I think your question, “What decisions will this metric help you make?” is the right one to ask, regardless of whether its motivation is gut-level resistance. It challenges the person wanting to put the metric in place to truly think through what they’re trying to accomplish. If they can get to the root of what they want, very often you can have a meaningful and productive discussion with them about that.
I’m wanting to +1 your whole rant, I’d like to nail it to the front doors, I’m thinking about a tattoo, but unsure where on my bosses body it should go…
I have sometimes fantasied about asking the VP that want’s a new metric, if it would be good for us to add one that measured their leadership of our group - I’ll call this metric Mean Time between Disruptions (MTD). MTD is calculated much like the old factory sign that said “its been 23 days since we killed someone at this factory”. So let’s start counting (I suggest in weeks) the time between a major disruption to the team. For this basic metric we are looking at basic team formation dynamics (your familiar with Tuckman’s Forming, Storming, Norming, Performing) and you mr. VP want the P word - but it comes after 3 stages of development beyond the F word) So let’s start at the beginning and count weeks between Forming and ReForming. You know like when you move a person on/off a team. When you move the team’s physical location, when you give the team a new objective.
The metrics I’ve seen range from MTD = 0 - 20 weeks for many teams I’ve worked with. And they say they desire persistent teams.

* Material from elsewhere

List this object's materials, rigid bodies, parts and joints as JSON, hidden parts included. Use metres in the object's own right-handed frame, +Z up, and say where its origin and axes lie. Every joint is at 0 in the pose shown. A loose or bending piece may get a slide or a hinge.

A friend Jay Packlick has done a few talks and presentations around this concept - Metrics that Matter
https://speakerdeck.com/improving/visualizing-agility-agile-metrics-that-matter
He has suggested that we plot the metric on a grid - Y axis - Potential for Value and X axis - Potential for Evil. When I started doing this… it became much clearer when to say no to a metric and when to say… well OK, as long as we keep this idea true… and circle the area on the grid that we discussed.